Note that a latex browser extension (like mathjax for github) may be necessary for displaying correctly the following text (Ex: pi=$\pi$ should show pi and the symbol for pi).
The model
The feature-weighted receptive field is a new approach to building voxelwise encoding models for visual brain areas. The results of this study suggest that the fwRF modeling approach can be used to achieve the performance goals of expressiveness, scalability, interpretability and compatibility laid out in details in the paper. The key design principle of the fwRF modeling approach is space-feature separability, which endows the model with an explicit receptive field-like component that facilitates interpretation, and makes it possible to scale the number of feature maps in the model without incurring a per-pixel increase in model parameters. We find that when this approach is applied to a deep neural network with thousands of feature maps, the resulting encoding model achieves better prediction accuracy than comparable encoding models for most voxels in the visual system.
Figure 1: The fwRF model.
(A) A schematic illustration of a fwRF model for a single voxel (grey box on brain, top right). The fwRF predicts the brain activity measured in the voxel, $r$, in response to any visual stimulus, $S$ (bottom left). The stimulus is transformed into one or more feature maps (three feature maps, $\Phi_k$, $\Phi_l$, and $\Phi_m$, are shown in blue with pink borders).
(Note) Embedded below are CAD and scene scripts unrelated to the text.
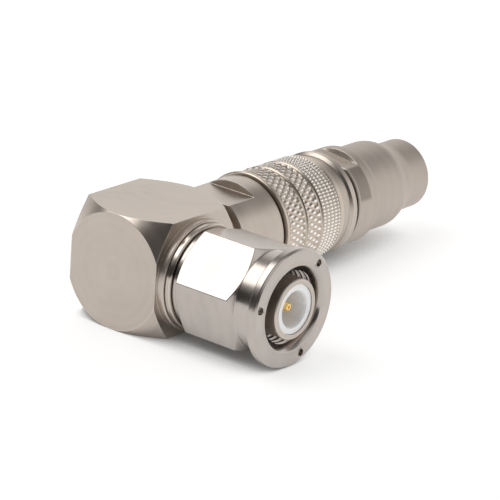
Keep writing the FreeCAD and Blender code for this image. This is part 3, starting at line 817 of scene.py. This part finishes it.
# Seals at the union and the clamp nut: thin moulded rings of dark rubber, squeezed between
# the shoulders of the pieces that screw together there.
dress("neck_seal", rubber(
    "brown_rubber_finish", colour=(0.13, 0.10, 0.075), roughness=0.5))
dress("nut_seal", rubber(
    "black_rubber_finish", colour=(0.02, 0.018, 0.016), roughness=0.5))

# Rear body: smooth turned brass under the warm plating, held to the elbow by the union
# sleeve. Its collar shows between the sleeve and the clamp nut.
dress("rear_body", plated("rear_finish", WARM_PLATING, roughness=0.32, axis="cable", wear=0.6))

# Clamp nut: turned brass, bead-dulled before plating. It has a round head with two wrench
# flats, a plain barrel, a rounded shoulder and the outlet for the cable, and the head is
# darkened between its flats.
CLAMP_PLATING = (0.52, 0.46, 0.41)
CLAMP_FLATS = 12.5
CLAMP_TURN = 6
CLAMP_FRONT = 36.95
CLAMP_BEVEL = 0.15
FLATS_END = 39.75
CLAMP_LAND = 7.2
LAND_START = 40.05
LAND_END = 41.4
CLAMP_BARREL = 6.5
CLAMP_BARREL_START = 42.2
SHOULDER_START = 48.8
SHOULDER_END = 51.6
CLAMP_BORE = 5.22
CLAMP_BORE_END = 48.6
OUTLET_END = 56.4
OUTLET_RADIUS = 3.9
OUTLET_OUTSIDE = 5.2
DARK_PATCH_TURN = math.radians(56.5)
DARK_PATCH_START = (0.0372, 0.0375)
DARK_PATCH_END = (0.0397, 0.0400)


def clamp_angles():
    """Angles round the clamp nut, close together beside the ends of its two flats."""
    half = math.degrees(math.acos(CLAMP_FLATS / 2 / CLAMP_LAND))
    ends = [half - 1.2, half - 0.4, half, half + 0.4, half + 1.2]
    side = [-a for a in reversed(ends)] + [half * step / 10 for step in range(-9, 10)] + ends
    between = 180 - 2 * ends[-1]
    side += [ends[-1] + between * step / 28 for step in range(1, 28)]
    return [CLAMP_TURN + 180 * place + a for place in range(2) for a in side]


def clamp_profile(angle):
    """The clamp nut's bore, its head with the flats, its barrel, shoulder and outlet."""
    slant = abs(math.cos(math.radians(angle - CLAMP_TURN)))
    flat = min(CLAMP_FLATS / 2 / slant, CLAMP_LAND)
    return eased([
        (CLAMP_BORE_END, CLAMP_BORE, 0), (CLAMP_FRONT, CLAMP_BORE, 0),
        (CLAMP_FRONT, flat - CLAMP_BEVEL, 0.03), (CLAMP_FRONT + CLAMP_BEVEL, flat, 0.06),
        (FLATS_END, flat, 0.04), (LAND_START, CLAMP_LAND, 0.2), (LAND_END, CLAMP_LAND, 0.12),
        (CLAMP_BARREL_START, CLAMP_BARREL, 0.25), (SHOULDER_START, CLAMP_BARREL, 0.95),
        (SHOULDER_END, OUTLET_OUTSIDE, 0.95), (OUTLET_END, OUTLET_OUTSIDE, 0.5),
        (OUTLET_END, OUTLET_RADIUS, 0.15)], steps=6) + [Vector((CLAMP_BORE_END, OUTLET_RADIUS))]


def clamp_darkening(finish):
    """Where the head is darkened: between its flats, behind a bright lip."""
    x, y, z = parts_of(finish.tree, finish.place)
    turn = (CROSSING - y).maths("ARCTAN2", z)
    between_flats = ((turn - DARK_PATCH_TURN) * 2).maths("COSINE").step(0.68, 0.82)
    return between_flats * x.step(*DARK_PATCH_START) * (1 - x.step(*DARK_PATCH_END))


clamp_nut = turned_piece("turned_clamp_nut", "cable", clamp_angles(), clamp_profile)
clamp_nut.data.materials.append(plated(
    "clamp_finish", CLAMP_PLATING, roughness=0.5, axis="cable", lines=0.5, wear=0.3,
    edge_radius=0.00006, darkening=clamp_darkening))
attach(clamp_nut, "elbow")
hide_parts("clamp_nut")

# What the clamp nut squeezes, seen only down the outlet: a turned cone and washer of plated
# brass, and a moulded silicone gasket.
INNER_PLATING = (0.60, 0.57, 0.53)

inner_metal = plated("inner_finish", INNER_PLATING, roughness=0.25, axis="cable")
for name in ("braid_clamp", "clamp_washer"):
    dress(name, inner_metal)
dress("clamp_gasket", rubber("clamp_silicone", colour=(0.11, 0.06, 0.04), roughness=0.55))

# Spring clips: two split rings of bare bronze, hidden in their grooves, that hold the
# coupling nut and the union sleeve.
SPRING_BRONZE = (0.66, 0.46, 0.28)

bronze = plated("spring_bronze_finish", SPRING_BRONZE, roughness=0.3, axis="cable")
for name in ("nut_clip", "sleeve_clip"):
    dress(name, bronze)
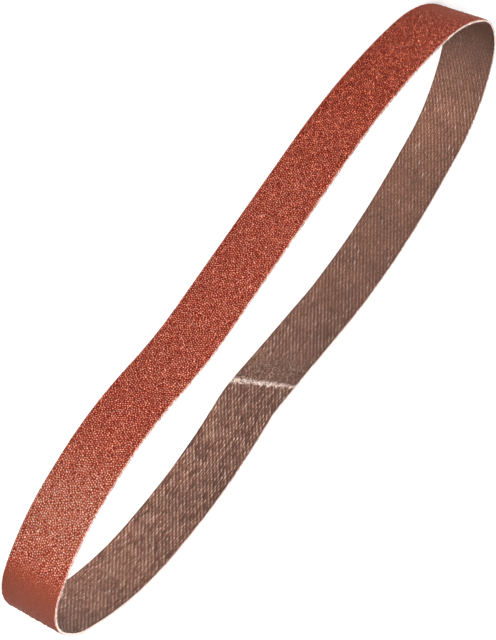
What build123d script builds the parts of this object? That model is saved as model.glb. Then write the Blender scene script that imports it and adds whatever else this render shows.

The choice of feature maps is entirely up to the user, and reflects her hypotheses about the visual features that are relevant to brain regions of interest. The resolution of the feature maps ($\Delta$, indicated by pink grids) can vary, although each feature map spans the same degree of visual angle as the stimulus $S$. Each feature map is filtered by a 2D Gaussian feature pooling field, $g$, that is sampled from a grid of candidate feature pooling fields (grey box at top left; candidate feature pooling field centers ($\mu_x,\mu_y$) are illustrated by the grid of black points, while candidate feature pooling field radii ($\sigma_\text{g}$) are illustrated by dashed circles). The feature pooling field radius and location are the same for each feature map. The output of the feature pooling filtering operation (illustrated as black dots in the center of the dashed feature pooling fields on each feature map) for each feature map is then weighted by a feature weight (black curves labeled $w_k$, $w_l$, $w_m$). These weighted outputs are summed to produce a prediction of the activity $r$. In the text we describe an algorithm for selecting the optimal feature pooling field and feature weights for each voxel. (B) Gabor wavelet feature maps are constructed by convolving the input images with complex Gabor wavelets followed by a compressive nonlinearity (see text for details). (C) Deepnet feature maps were extracted the layers (labeled $K_i$) of a deep convolutional network pre-trained to label images according to object category.